## numpy implementation of simple 2 layer nn

first layer neurons are activated by relu followed by softmax in next layer

In [None]:
import numpy as np
import pandas as pd
import matplotlib.pyplot as pt
import seaborn as sns
%matplotlib inline

In [None]:
test = pd.read_csv('data/simplenn_test.csv')
train = pd.read_csv('data/simplenn_train.csv')

In [None]:
data = pd.concat([train,test], axis=0, ignore_index=True)
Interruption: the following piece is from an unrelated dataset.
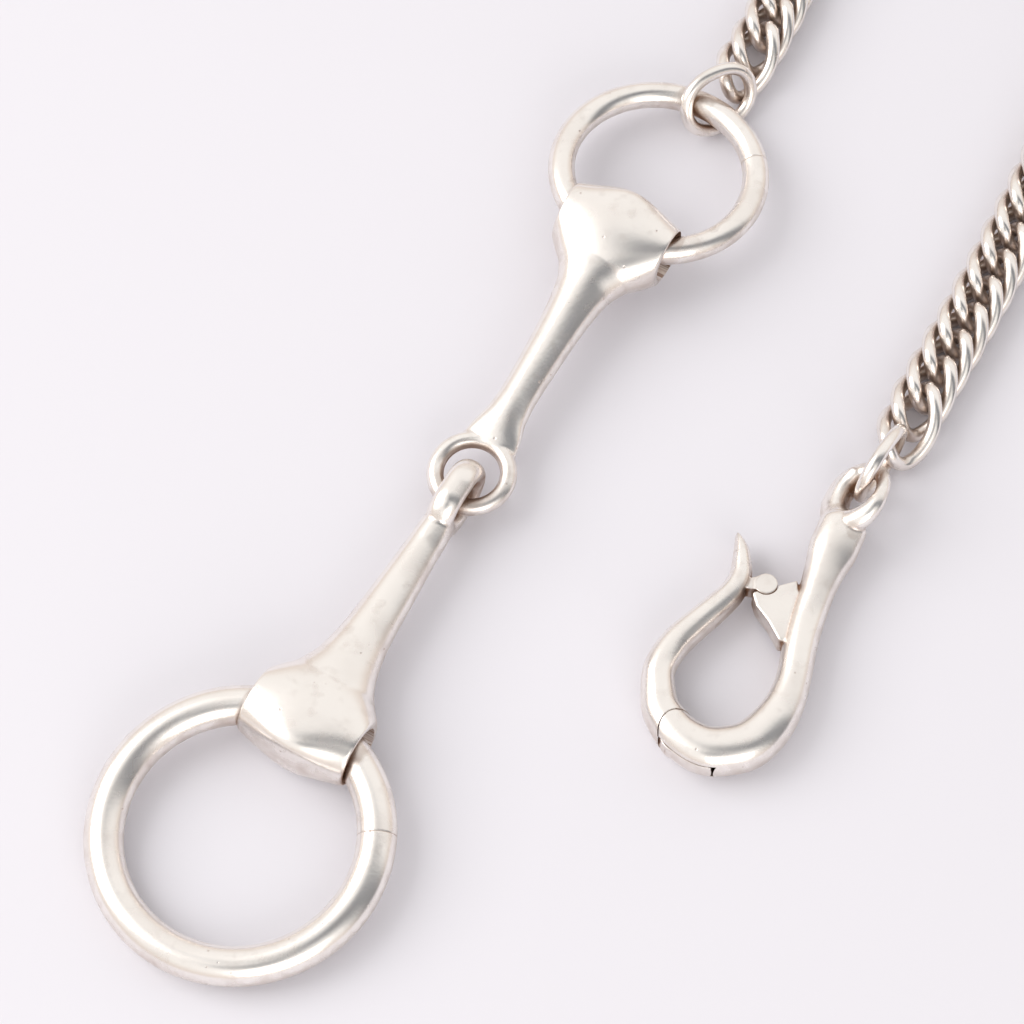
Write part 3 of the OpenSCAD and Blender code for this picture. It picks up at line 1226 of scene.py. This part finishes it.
    def beyond_knuckle(self) -> Object:
        """Return the region on the gate's side of the knuckle's round end.

        Returns:
            A thick plate with the knuckle's outline bitten out of it.
        """
        rim = [math.radians(a) for a in range(47, 228, 6)]
        far = [math.radians(a) for a in (227, 182, 137, 92, 47)]
        well_clear = 9.0
        polar = [(self.knuckle, a) for a in rim] + [(well_clear, a) for a in far]
        outline = [(r * math.cos(a), r * math.sin(a)) for r, a in polar]
        return plate("beyond", self.from_hinge(outline), -1, 7)

    def eye(self) -> Object:
        """Return the eye, a leaning ring of uneven thickness.

        Returns:
            The eye.
        """
        heading, lean = math.radians(self.eye_heading), math.radians(self.eye_lean)
        ahead = np.array([math.cos(heading), math.sin(heading), 0])
        side = np.cross(UP, ahead)
        up_side = math.cos(lean) * side + math.sin(lean) * UP
        turn = around(72)
        circle = np.array(self.eye_at) + self.eye_radius * (
            np.cos(turn)[:, None] * ahead + np.sin(turn)[:, None] * up_side
        )
        # The eye is thick where it grows out of the body and worn thin on the far side
        rod = self.eye_rod + np.where(np.sin(turn) > 0, -0.2, -0.45) * np.sin(turn)
        rod += 0.4 * np.clip(np.cos(turn), 0, 1)
        normal = np.cross(ahead, up_side)
        outward = (circle - np.array(self.eye_at)) / self.eye_radius
        angle = around(32)
        return skin(
            "eye",
            circle[:, None]
            + (rod[:, None] * np.cos(angle))[..., None] * outward[:, None]
            + (rod[:, None] * np.sin(angle))[..., None] * normal,
            closed=True,
        )

    def build_hook(self) -> None:
        """Cast the hook, then cut its slot, its pin hole and the boss's seat."""
        corners = [(28.6, -9.4), (24.0, -10.75), (24.35, -12.2), (25.5, -13.9)]
        corners += [(26.5, -16.0), (28.4, -16.4)]
        spur = plate("spur", corners, 1.0, 3.8)
        body = self.arm("body", self.hook_rows, self.squareness)
        flank = self.arm("flank", self.flank_rows, 1.0)
        parts = [body, flank, self.eye(), spur]
        piece = cast_together("clasp_hook_look", parts, voxel=0.12, soften=10)
        hinge = tuple(self.hinge[:2])
        low, high = self.tongue[0] - self.slot_gap, self.tongue[1] + self.slot_gap
        cut(
            piece,
            self.beyond_knuckle(),
            self.post("pin_hole", hinge, self.pin_hole, -1, self.pin_hole_top),
            self.post("slot_disc", hinge, self.knuckle + self.slot_side, low, high),
            self.sector("slot_wedge", *self.slot_turns, self.slot_reach, low, high),
            self.post("seat", self.boss, self.boss_radius + self.fit, 0, 6),
        )
        into_place(piece, self.layout)
        self.bench.lay_down(piece, "clasp_hook", "clasp_hook", Slot.CLASP)

    def build_gate(self) -> None:
        """Cast the gate's arm, clear it round the hinge and give it its tongue."""
        hx, hy = self.hinge[:2]
        corners = [(23.1, -9.2), (25.2, -8.75), (25.3, -9.9), (24.35, -10.35), (23.3, -10.1)]
        web = plate("web", corners, 1.3, 3.6)
        boss = self.post("boss", self.boss, self.boss_radius, *self.boss_span)
        curve = self.arm("arm", self.gate_rows, self.squareness)
        arm = cast_together("gate_arm", [curve, web, boss], voxel=0.1, soften=5)
        cut(arm, self.post("clear", (hx, hy), self.knuckle + self.fit, -1, 7))
        low, high = self.tongue
        toe_outline = [(-0.9, -0.9), (-2.4, -2.4), (-0.8, -4.0), (1.2, -5.2), (3.0, -3.9), (1.5, -1.5)]
        heel_outline = [(-1.9, 0.8), (-2.9, 2.4), (-1.3, 3.0), (0.6, 2.0)]
        toe = plate("toe", self.from_hinge(toe_outline), low, high)
        carve(toe, self.arm("flush", self.hook_rows, self.squareness), "INTERSECT")
        heel = plate("heel", self.from_hinge(heel_outline), low, high)
        disc = self.post("disc", (hx, hy), self.knuckle - 0.1, low, high)
        tongue = cast_together("tongue", [disc, toe, heel], voxel=0.07, soften=2)
        cut(
            tongue,
            self.post("tongue_eye", (hx, hy), self.pin_hole, 0, 6),
            self.post("pocket", (hx, hy), self.pocket, self.pocket_floor, 6),
        )
        points = [v.co[:] for part in (arm, tongue) for v in part.data.vertices]
        faces = [tuple(p.vertices) for p in arm.data.polygons]
        first = len(arm.data.vertices)
        faces += [tuple(first + i for i in p.vertices) for p in tongue.data.polygons]
        piece = mesh_object("clasp_gate_look", np.array(points), faces)
        for part in (arm, tongue):
            bpy.data.objects.remove(part)
        for polygon in piece.data.polygons:
            polygon.use_smooth = True
        into_place(piece, self.layout)
        self.bench.lay_down(piece, "clasp_gate", "clasp_gate", Slot.CLASP)

    def build_pin(self) -> None:
        """Make the pin with lightly rounded ends, and the coil round it."""
        angle = around(32)
        hx, hy = self.hinge[:2]
        rings = [
            np.stack([hx + r * np.cos(angle), hy + r * np.sin(angle), np.full(len(angle), z)], 1)
            for z, r in zip(self.pin_heights, self.pin_radii)
        ]
        pin = into_place(skin("gate_pin_look", np.array(rings)), self.layout)
        self.bench.lay_down(pin, "clasp_hook", "gate_pin", Slot.PIN)
        turn = np.linspace(0, 5 * np.pi, 90)
        height = self.coil_foot + self.coil_rise * turn / turn[-1]
        coil = np.stack([self.coil_radius * np.cos(turn), self.coil_radius * np.sin(turn), height], 1)
        coil += self.hinge * [1, 1, 0] + LAYOUT
        spring = self.loops.draw("gate_spring_look", coil, self.coil_wire, 10, Slot.SPRING, closed=False)
        self.bench.lay_down(spring, "clasp_gate", "gate_spring", Slot.SPRING)

    def build(self) -> None:
        """Make the whole clasp."""
        self.build_hook()
        self.build_gate()
        self.build_pin()


# ---------------------------------------------------------------- studio


@dataclass
class Studio:
    """Pale sweep of table, white tent of light and the camera."""

    elevation: float = 64
    distance: float = 400
    lens: float = 137.8
    slit_normal: tuple = (0.29, 0.957, 0.0)
    paper: str = "#DFDDE3"
    tent_foot: str = "#E4D8CF"
    tent_top: str = "#FBF9F7"
    tent_gap: str = "#62676F"
    tent_light: float = 1.02
    lamps: tuple = (
        ("left_softbox", (-0.55, 0.1, 0.5), 0.6, 2.9),
        ("front_softbox", (0.15, -0.7, 0.35), 0.5, 1.5),
    )

    def camera(self) -> None:
        """Set the camera over the table, looking the long way."""
        tilt = math.radians(self.elevation)
        target = LAYOUT * MM
        back = np.array([0, -math.cos(tilt), math.sin(tilt)]) * self.distance * MM
        data = bpy.data.cameras.new("camera")
        data.lens = self.lens
        data.sensor_width = 36
        data.clip_start = 0.01
        viewer = in_scene("camera", data)
        viewer.location = target + back
        viewer.rotation_euler = (math.pi / 2 - tilt, 0, 0)
        bpy.context.scene.camera = viewer

    def floor(self) -> None:
        """Lay the pale table."""
        reach = 1.5
        corners = reach * np.array([[-1.0, -1, 0], [1, -1, 0], [1, 1, 0], [-1, 1, 0]])
        table = mesh_object("table", corners, [(0, 1, 2, 3)])
        paper = bpy.data.materials.new("matt_white_background_paper")
        paper.use_nodes = True
        shader = paper.node_tree.nodes["Principled BSDF"]
        shader.inputs["Base Color"].default_value = linear(self.paper)
        shader.inputs["Roughness"].default_value = 0.9
        table.data.materials.append(paper)

    def light(self) -> None:
        """Hang the tent and its lamps."""
        world = bpy.data.worlds.new("tent")
        bpy.context.scene.world = world
        world.use_nodes = True
        tree = world.node_tree
        sky = tree.nodes["Background"]
        way = add(tree, "ShaderNodeTexCoord").outputs["Generated"]
        tilt = math.radians(self.elevation)
        to_camera = (0.0, -math.cos(tilt), math.sin(tilt))
        facing = add(
            tree, "ShaderNodeVectorMath", {0: way, 1: to_camera}, operation="DOT_PRODUCT"
        ).outputs["Value"]
        # The gap in the tent round the camera, and the slit between two of its panels,
        # show as dark streaks in the silver
        gap = spread(tree, facing, 0.965, 0.99, 0.75)
        off_slit = add(
            tree, "ShaderNodeVectorMath", {0: way, 1: self.slit_normal}, operation="DOT_PRODUCT"
        ).outputs["Value"]
        within = spread(tree, maths(tree, "ABSOLUTE", off_slit), 0.3, 0.12, 0.9)
        axes = add(tree, "ShaderNodeSeparateXYZ", {0: way}).outputs
        slit = maths(tree, "MULTIPLY", within, spread(tree, axes["X"], -0.2, 0.1))
        dark = maths(tree, "MAXIMUM", gap, slit)
        rise = spread(tree, axes["Z"], 0.05, 0.5)
        tent = mixed(tree, rise, linear(self.tent_foot), linear(self.tent_top))
        shown = mixed(tree, dark, tent, linear(self.tent_gap))
        tree.links.new(shown, sky.inputs["Color"])
        sky.inputs["Strength"].default_value = self.tent_light
        for name, at, size, power in self.lamps:
            data = bpy.data.lights.new(name, "AREA")
            data.size = size
            data.energy = power
            data.color = (1.0, 0.985, 0.97)
            lamp = in_scene(name, data)
            lamp.location = at
            lamp.rotation_euler = (-Vector(at)).to_track_quat("-Z", "Y").to_euler()

    def build(self) -> None:
        """Set up the whole studio."""
        bpy.context.scene.view_settings.view_transform = "Standard"
        self.camera()
        self.floor()
        self.light()


def main() -> None:
    """Build every piece in order, then the studio, and note the sizes."""
    bench = Bench()
    LooseRing("large_ring", "large_ring_turn", 30.6, 3.95, 118, bench).build()
    LooseRing("small_ring", "small_ring_turn", 23.3, 2.8, -52, bench).build()
    LowerHalf("lower_mouthpiece", bench).build()
    UpperHalf("upper_mouthpiece", bench).build()
    loops = WireLoops(bench)
    loops.build()
    HookClasp(bench, loops).build()
    bench.bake_tarnish_and_shade()
    Studio().build()
    LOG.info("%d pieces", len(bench.done))


if __name__ == "__main__":
    main()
#### need to normalize training data as scale of features are diffrent

In [None]:
from sklearn.preprocessing import StandardScaler

data_prc = data.drop(["sample_no","class_label","class_label_binary"],axis=1)

SS = StandardScaler()
SSModel = SS.fit(data_prc)
sc_data = SSModel.transform(data_prc)
train = sc_data
target = data["class_label"]

In [None]:
#batch size = 1
def batch_data(X,Y):
    y = Y.as_matrix() - 1
    for i in range(X.shape[0]):
        yield np.array(X[i]).T.reshape((178,1)), y[i]

In [None]:
# hyperparameters
hidden_size = 100 # size of hidden layer of neurons
output_size = 5
learning_rate = 1e-1
input_size = 178

# model parameters
W = np.random.randn(hidden_size, input_size)*0.1 # input to hidden
b = np.zeros((hidden_size, 1)) # hidden bias
Wy = np.random.randn(output_size, hidden_size)*0.1 # hidden to output
by = np.zeros((output_size, 1)) # output bias

def lossFunc(x, y):
    #forward pass
    h = np.dot(W, x) + b
    ah = np.maximum(h,0)#relu
    logits = np.dot(Wy, ah) + by
    softmax = np.exp(logits) / np.sum(np.exp(logits))
    loss = - np.log(softmax[y])
    #backward pass
    dWy, dby, dW, db = np.zeros_like(Wy), np.zeros_like(by), np.zeros_like(W), np.zeros_like(b)
    dy = np.copy(softmax)
    dy[y] -= 1
    dWy += np.dot(dy, ah.T)
    dby += dy
    dah = np.dot(Wy.T, dy)
    dh = np.multiply((h > 0) * 1., dah)
    dW += np.dot(dh, x.T)
    db += dh
    for dparam in [dWy, dby, dW, db]:
        np.clip(dparam, -5, 5, out=dparam)
    return loss, dWy, dby, dW, db

smooth_loss = -np.log(1.0/output_size)
mWy, mby, mW, mb = np.zeros_like(Wy), np.zeros_like(by), np.zeros_like(W), np.zeros_like(b)
n = 0
for epoch in range(20):
    for x, y in batch_data(train,target):
        loss, dWy, dby, dW, db = lossFunc(x, y)
        smooth_loss = smooth_loss * 0.999 + loss * 0.001
        if n % 100 == 0:
            print("smooth loss {}".format(smooth_loss)) # print progress
        # perform parameter update with Adagrad
        for param, dparam, mem in zip([Wy, by, W, b], [dWy, dby, dW, db], [mWy, mby, mW, mb]):
            mem += dparam * dparam
            param += -learning_rate * dparam / np.sqrt(mem + 1e-8) # adagrad update
        n = n + 1

In [None]:
test_proc = test.drop(["sample_no","class_label","class_label_binary"],axis=1)

In [None]:
sc_test = SSModel.transform(test_proc)

In [None]:
sc_test.shape

In [None]:
y_true = []
y_pred = []
for x, y in batch_data(sc_test,test["class_label"]):
    h = np.dot(W, x) + b
    ah = np.maximum(h,0)
    logits = np.dot(Wy, ah) + by
    pred = np.argmax(logits)
    y_true.append(y)
    y_pred.append(pred)

In [None]:
from sklearn.metrics import confusion_matrix

confusion_matrix(y_true, y_pred)